La plus emblématique d'entre elles, 20 milliards de crédits d'impôts par an à terme pour les entreprises afin d'alléger leurs charges, a déjà fait couler beaucoup d'encre. Sachant que cette mesure ne commencera à prendre effet qu'en 2014 et qu'elle sera notamment financée par une augmentation des taux principal et intermédiaire de la TVA, elle a été accueillie avec surprise.
"Trop tardive" pour les défenseurs d'un "choc" de compétitivité, "astucieuse" car reportée à de meilleurs auspices de croissance, "truc de technocrate" car énième complication des règles fiscales: les économistes sont très partagés sur cette décision qui a également fait l'objet de plusieurs sondages d'opinion contradictoires.
Les 20 milliards ont parallèlement été décrits par la présidente du Medef Laurence Parisot comme "un bon principe initial", salués par Standard & Poor's et par la commission européenne. Mais la mesure a été beaucoup plus fraîchement accueillie à gauche.
Dès mercredi, les députés PS ont exigé du Premier ministre que les crédits d'impôts consentis soient assortis de contreparties des entreprises, laissant présager un long débat parlementaire sur la question. La CGT a fustigé une "vaste campagne consistant à culpabiliser les salariés sur le coût du travail", regrettant que l'aide "bénéficie à toutes les entreprises, y compris celles qui distribuent des dividendes".
"Réforme majeure du quinquennat"
Mais le gouvernement n'a pas varié: ce "pacte pour la croissance, la compétitivité et l'emploi" est un "pilier" dans l'ambition de François Hollande de sortir la France de la crise pendant son quinquennat.
Les mesures prises par le gouvernement reviennent à "ajouter une troisième pierre à l'édifice que nous sommes en train de construire de redressement de l'économie française", a assuré le ministre des Finances, Pierre Moscovici.
Après "le sérieux budgétaire" acté par la loi de Finances 2013, encore en discussion au Parlement, et "la relance de la construction européenne".
"C'est la réforme majeure du quinquennat sur le plan économique", observe l'économiste Alain Trannoy, directeur d'études à l'EHESS, en rappelant que celle-ci s'étale sur trois ans jusqu'en 2016, date à laquelle tous les yeux seront tournés vers la présidentielle de 2017.
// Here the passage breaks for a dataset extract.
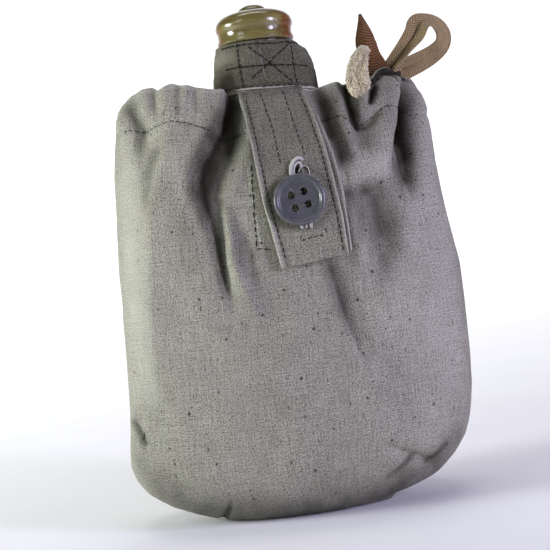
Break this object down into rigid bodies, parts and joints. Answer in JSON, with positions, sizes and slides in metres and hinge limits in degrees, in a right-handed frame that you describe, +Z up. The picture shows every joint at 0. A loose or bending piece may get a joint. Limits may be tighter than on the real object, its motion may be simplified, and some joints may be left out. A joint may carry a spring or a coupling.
{
  "type": "canteen",
  "caption": "Oval metal canteen with a rolled screw cap, in a gathered drawstring canvas cover with a buttoned neck strap and a belt loop behind.",
  "frame": {"origin": "middle of the flat under the cover, on the flask's upright axis", "axes": "+Z up along the flask's axis to the cap; -Y to the front, where the strap is buttoned; +Y to the belt loop; +X to the side the drawstring is tied at"},
  "size_m": [0.158, 0.0884, 0.2152],
  "materials": {
    "flask": "gloss",
    "cap": "gloss",
    "rivet": "gloss",
    "seal": "matte",
    "washer": "satin",
    "canvas": "woven, matte",
    "collar": "woven, matte",
    "strap": "woven, matte",
    "loop": "woven, matte",
    "tape": "herringbone tape",
    "button": "semi-gloss",
    "thread": "waxed thread"
  },
  "bodies": {
    "cover": {"cover_front": "canvas", "cover_back": "canvas", "button_patch": "canvas", "collar_tab": "strap", "belt_loop": "loop", "drawstring_run": "tape", "drawstring_knot": "tape", "drawstring_loop": "tape", "drawstring_tail": "tape", "drawstring_end": "tape"},
    "flask": {"flask_body": "flask"},
    "seal": {"cap_seal": "seal"},
    "cap": {"screw_cap": "cap", "cap_rivet": "rivet", "seal_washer": "washer"},
    "collar": {"neck_collar": "collar"},
    "strap": {"closure_strap": "strap", "strap_lining": "strap"},
    "button": {"button": "button", "button_thread": "thread"}
  },
  "joints": [
    {"name": "flask_lift", "type": "slide", "parent": "cover", "child": "flask", "axis": [0, 0, 1], "range_m": [0, 0.215], "deforming": ["cover_front", "cover_back", "button_patch", "belt_loop", "neck_collar", "closure_strap", "strap_lining", "collar_tab", "drawstring_run", "drawstring_knot", "drawstring_loop", "drawstring_tail", "drawstring_end"]},
    {"name": "cap_rise", "type": "slide", "parent": "flask", "child": "seal", "axis": [0, 0, 1], "range_m": [0, 0.014]},
    {"name": "cap_turn", "type": "hinge", "parent": "seal", "child": "cap", "pos_m": [0, 0, 0.2055], "axis": [0, 0, 1], "range_deg": [0, 1260]},
    {"name": "collar_tip", "type": "hinge", "parent": "cover", "child": "collar", "pos_m": [0, 0.0205, 0.1745], "axis": [-1, 0, 0], "range_deg": [0, 100], "deforming": ["neck_collar", "collar_tab"]},
    {"name": "strap_open", "type": "hinge", "parent": "collar", "child": "strap", "pos_m": [0.0046, -0.0203, 0.1752], "axis": [-1, 0, 0], "range_deg": [0, 110]},
    {"name": "button_turn", "type": "hinge", "parent": "cover", "child": "button", "pos_m": [0.0086, -0.04011, 0.13018], "axis": [0, -0.9919, 0.127], "range_deg": [-30, 30]}
  ],
  "couplings": [
    {"joint": "cap_rise", "follows": "cap_turn", "m_per_rad": 0.00063662}
  ]
}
Mais, remarque le spécialiste, cette réforme ne se fera pas sans résistance puisque "le relèvement de la TVA est considéré comme une mesure de droite".
En choisissant de cibler ce prélèvement plutôt que la CSG, le gouvernement a ménagé les syndicats dans le cadre de la négociation en cours sur la sécurisation de l'emploi. Mais ça "ne passera que s'il annonce une réforme d'ampleur de la fiscalité directe": la fusion de la CSG, impôt proportionnel, avec l'impôt sur le revenu, dont la progressivité est considérée comme plus juste.
Justement, le Haut conseil de Protection sociale doit remettre début 2013 son rapport sur "les conditions du retour à l'équilibre des comptes de la Sécurité sociale" qui pourrait préconiser de toucher à la CSG pour remettre les comptes à l'équilibre.
La discussion promet donc d'être musclée autour des actes législatifs et du collectif budgétaire actant le pacte de compétitivité qui doit intervenir au premier trimestre 2013.
"Les trois discussions en cours sur le financement de la protection sociale, la plus grande implication des institutions représentatives du personnel et la sécurisation de l'emploi peuvent bâtir le socle social du pacte de compétitivité. La reconquête industrielle en dépend", a déclaré jeudi Louis Gallois.